[Instructions for the task]:
Restrict the output to the lines below starting at the one that contains "nose_cap();" and ending at the one that contains "obj.parent = None", and restate them word for word, both ends included.

— Begin —

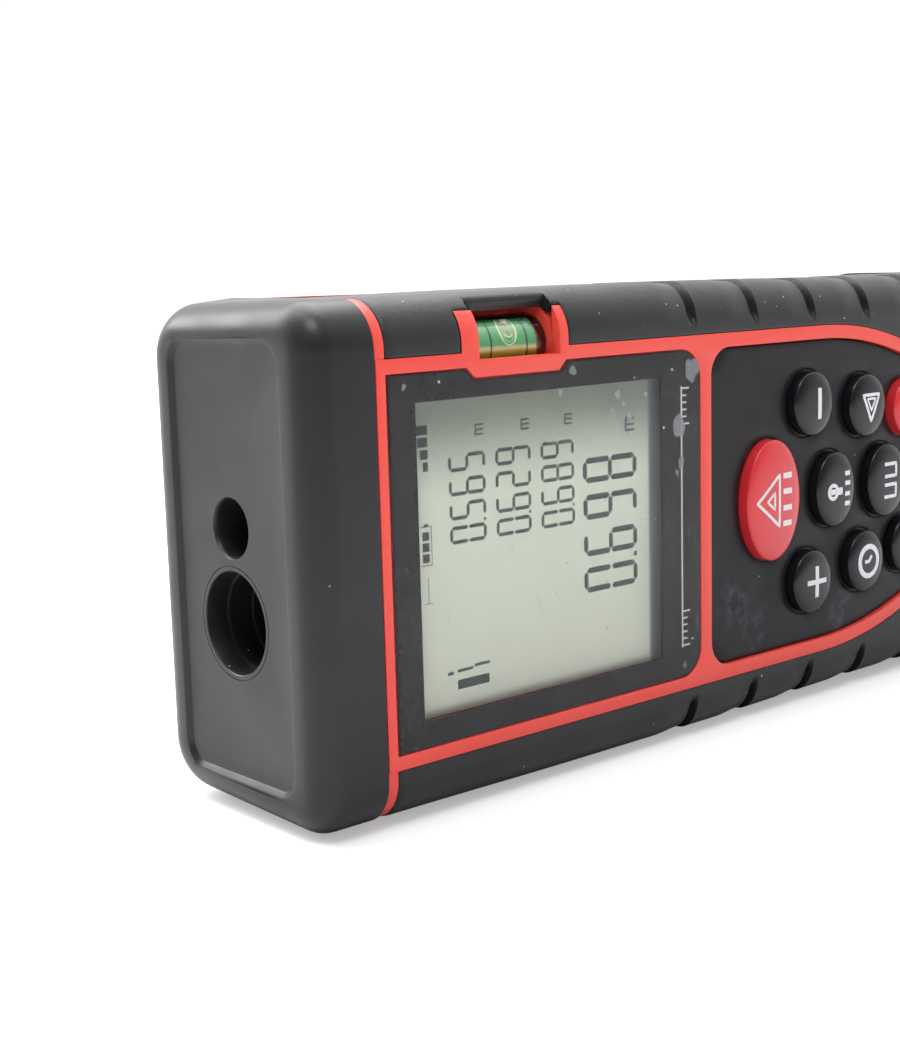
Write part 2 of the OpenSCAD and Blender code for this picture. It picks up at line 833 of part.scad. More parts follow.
module contact_springs() {
    h = bay_x1 - bay_x0 - cell_l - 1 - 2 * wire_r - 0.1;
    color("#c4c6c8") in_frame() {
        translate([bay_x0 + 0.42 + wire_r, cell_y, -cell_z]) rotate([0, 90, 0]) spring(h);
        translate([bay_x1 - 0.42 - wire_r, cell_y, cell_z]) rotate([0, -90, 0]) spring(h);
    }
}

module contact_plates() {
    color("#c4c6c8") in_frame() {
        for (z = [-cell_z, cell_z], x = [bay_x0, bay_x1 - 0.4])
            block(x, x + 0.4, bay_floor_y + 0.2, bay_floor_y + 9, z - 4.6, z + 4.6);
    }
}

module battery_cover() {
    color("#2f2f32") in_frame() difference() {
        union() {
            // The front edge is round about the line that the cover turns on
            intersection() {
                translate([0, 0, -cover_half]) linear_extrude(2 * cover_half) {
                    translate([cover_x0 + cover_r, cover_y0]) square([cover_x1 - cover_x0 - cover_r, cover_t]);
                    translate([cover_x0 + cover_r, cover_y0 + cover_r]) circle(r = cover_r);
                }
                plate(cover_y0 - 1, body_t + 1) cover_outline();
            }
            // Hooks that reach under the shell in front of the cover
            for (side = [-1, 1]) {
                block(cover_x0 - hook_l, cover_x0 + 1.5, cover_y0 - 1, cover_y0 - 0.3,
                    side * hook_z - 2, side * hook_z + 2);
                block(cover_x0 + 0.4, cover_x0 + 1.5, cover_y0 - 1, cover_y0 + eps,
                    side * hook_z - 2, side * hook_z + 2);
            }
        }
        // Finger notch at the latch end
        translate([cover_x1 - 6.5, body_t + 6.6, 0]) sphere(r = 7.5);
        for (i = [0 : 4]) block(cover_x1 - 16 + i * 1.6, cover_x1 - 15.2 + i * 1.6, body_t - 0.4, far, -7, 7);
    }
}

module cover_foam() {
    color("#1c1c1e") in_frame() block(68, 88, cover_y0 - 0.4, cover_y0, -4, 4);
}

// ---- screws ----

// A countersunk-free pan head screw along the depth of the body
module screw(x, z, y_tip, y_seat, r, head_r, head_h) {
    difference() {
        union() {
            post(x, z, r, y_tip, y_seat + eps);
            post(x, z, head_r, y_seat, y_seat + head_h);
        }
        block(x - head_r * 0.6, x + head_r * 0.6, y_seat + head_h * 0.5, far, z - 0.25, z + 0.25);
        block(x - 0.25, x + 0.25, y_seat + head_h * 0.5, far, z - head_r * 0.6, z + head_r * 0.6);
    }
}

module case_screws() {
    color("#8d8f92") in_frame() for (spot = screw_spots)
        screw(spot[0], spot[1], 6, screw_seat_y + 0.02, pilot_r - 0.05, screw_head_r, 1.4);
}

module pcb_screws() {
    color("#8d8f92") in_frame() for (side = [-1, 1])
        screw(pcb_post[0], side * pcb_post[1], 3.4, pcb_y1 + 0.02, 0.65, 1.5, 0.9);
}

nose_cap();
front_shell();
rear_shell();
right_grip();
left_grip();
tail_cap();
back_pad();
back_label();
display_window();
lcd_glass();
lcd_holder();
lcd_backlight();
lcd_ribbon();
keypad_panel();
key_measure();
key_minus();
key_plus();
key_light();
key_angle();
key_history();
key_area();
key_off();
key_reference();
key_switches();
main_pcb();
pcb_chips();
buzzer();
optics_frame();
receiver_lens();
receiver_filter();
receiver_board();
photodiode();
laser_barrel();
laser_lens();
laser_diode();
vial_tube();
vial_liquid();
vial_plug();
cell_a();
cell_b();
contact_springs();
contact_plates();
battery_cover();
cover_foam();
case_screws();
pcb_screws();
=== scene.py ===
"""The looks of a hand-held laser distance meter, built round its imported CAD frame.

Shapes are worked out in the meter's own millimetres: x runs from the nose face to the
tail, y from the display face to the back and z across the body from its centre line.
Place turns them into the frame's metres.
"""
import json
import logging
import math
import random
from dataclasses import dataclass
from enum import Enum
from typing import Callable, Iterable, Optional, Sequence

import bmesh
import bpy
from mathutils import Matrix, Vector
from mathutils.geometry import delaunay_2d_cdt


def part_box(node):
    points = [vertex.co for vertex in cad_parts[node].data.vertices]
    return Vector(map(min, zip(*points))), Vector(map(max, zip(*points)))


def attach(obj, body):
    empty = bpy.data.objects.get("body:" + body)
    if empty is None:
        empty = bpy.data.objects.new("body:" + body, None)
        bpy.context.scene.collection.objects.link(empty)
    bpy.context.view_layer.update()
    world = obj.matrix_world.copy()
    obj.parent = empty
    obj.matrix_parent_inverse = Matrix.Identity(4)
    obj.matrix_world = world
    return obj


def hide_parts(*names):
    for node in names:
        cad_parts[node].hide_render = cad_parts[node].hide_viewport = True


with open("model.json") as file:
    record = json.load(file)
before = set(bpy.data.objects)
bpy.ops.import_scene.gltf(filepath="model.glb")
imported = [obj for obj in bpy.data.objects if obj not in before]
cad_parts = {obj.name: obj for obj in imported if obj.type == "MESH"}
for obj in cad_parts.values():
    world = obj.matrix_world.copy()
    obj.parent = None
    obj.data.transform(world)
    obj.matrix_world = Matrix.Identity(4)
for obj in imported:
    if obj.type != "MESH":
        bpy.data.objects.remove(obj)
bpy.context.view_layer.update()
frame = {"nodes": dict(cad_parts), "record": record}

LOG = logging.getLogger("laser_meter")
MM = 0.001
SKIN = 1.2
FULL_TURN = 2 * math.pi

Point = tuple[float, float, float]
Flat = tuple[float, float]
Colour = tuple[float, float, float]
Height = Callable[[float, float], float]


# ---------------------------------------------------------------- places and meshes


@dataclass(frozen=True)
class Place:
    """Where the meter's own axes lie in the frame, in metres."""

    nose_x: float
    face_y: float
    middle_z: float

    @classmethod
    def from_frame(cls) -> "Place":
        """Reads the axes off the nose cap and the front shell."""
        low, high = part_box("nose_cap")
        return cls(low.x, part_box("front_shell")[0].y, (low.z + high.z) / 2)

    def point(self, x: float, y: float, z: float) -> Vector:
        """Turns millimetres on the meter's axes into a point of the frame."""
        return Vector((self.nose_x + x * MM, self.face_y + y * MM, self.middle_z + z * MM))

    def box(self, node: str) -> tuple[Vector, Vector]:
        """Gives a CAD node's lowest and highest corners in the meter's millimetres."""
        origin = self.point(0, 0, 0)
        low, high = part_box(node)
        return (low - origin) / MM, (high - origin) / MM


def soften(mesh: bpy.types.Mesh, angle: float) -> None:
    """Shades a mesh smooth, and keeps the edges sharper than an angle in degrees crisp."""
    mesh.shade_smooth()
    mesh.set_sharp_from_angle(angle=math.radians(angle))


def bake_modifiers(piece: bpy.types.Object) -> None:
    """Turns what a piece's modifiers make into its own mesh."""
    graph = bpy.context.evaluated_depsgraph_get()
    mesh = bpy.data.meshes.new_from_object(piece.evaluated_get(graph))
    piece.modifiers.clear()
    piece.data = mesh


def combine(piece: bpy.types.Object, other: bpy.types.Object, operation: str) -> None:
    """Joins another solid to a piece, or cuts it out, and removes the other solid.

    Args:
        piece: The solid that is changed.
        other: The solid that is used up.
        operation: UNION or DIFFERENCE.
    """
    modifier = piece.modifiers.new("combine", "BOOLEAN")
    modifier.operation = operation
    modifier.solver = "EXACT"
    modifier.object = other
    bake_modifiers(piece)
    bpy.data.objects.remove(other)


def circle(count: int) -> list[float]:
    """Gives the angles of evenly spaced points round a circle, in radians."""
    return [FULL_TURN * i / count for i in range(count)]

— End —

[Answer below]:
nose_cap();
front_shell();
rear_shell();
right_grip();
left_grip();
tail_cap();
back_pad();
back_label();
display_window();
lcd_glass();
lcd_holder();
lcd_backlight();
lcd_ribbon();
keypad_panel();
key_measure();
key_minus();
key_plus();
key_light();
key_angle();
key_history();
key_area();
key_off();
key_reference();
key_switches();
main_pcb();
pcb_chips();
buzzer();
optics_frame();
receiver_lens();
receiver_filter();
receiver_board();
photodiode();
laser_barrel();
laser_lens();
laser_diode();
vial_tube();
vial_liquid();
vial_plug();
cell_a();
cell_b();
contact_springs();
contact_plates();
battery_cover();
cover_foam();
case_screws();
pcb_screws();
=== scene.py ===
"""The looks of a hand-held laser distance meter, built round its imported CAD frame.

Shapes are worked out in the meter's own millimetres: x runs from the nose face to the
tail, y from the display face to the back and z across the body from its centre line.
Place turns them into the frame's metres.
"""
import json
import logging
import math
import random
from dataclasses import dataclass
from enum import Enum
from typing import Callable, Iterable, Optional, Sequence

import bmesh
import bpy
from mathutils import Matrix, Vector
from mathutils.geometry import delaunay_2d_cdt


def part_box(node):
    points = [vertex.co for vertex in cad_parts[node].data.vertices]
    return Vector(map(min, zip(*points))), Vector(map(max, zip(*points)))


def attach(obj, body):
    empty = bpy.data.objects.get("body:" + body)
    if empty is None:
        empty = bpy.data.objects.new("body:" + body, None)
        bpy.context.scene.collection.objects.link(empty)
    bpy.context.view_layer.update()
    world = obj.matrix_world.copy()
    obj.parent = empty
    obj.matrix_parent_inverse = Matrix.Identity(4)
    obj.matrix_world = world
    return obj


def hide_parts(*names):
    for node in names:
        cad_parts[node].hide_render = cad_parts[node].hide_viewport = True


with open("model.json") as file:
    record = json.load(file)
before = set(bpy.data.objects)
bpy.ops.import_scene.gltf(filepath="model.glb")
imported = [obj for obj in bpy.data.objects if obj not in before]
cad_parts = {obj.name: obj for obj in imported if obj.type == "MESH"}
for obj in cad_parts.values():
    world = obj.matrix_world.copy()
    obj.parent = None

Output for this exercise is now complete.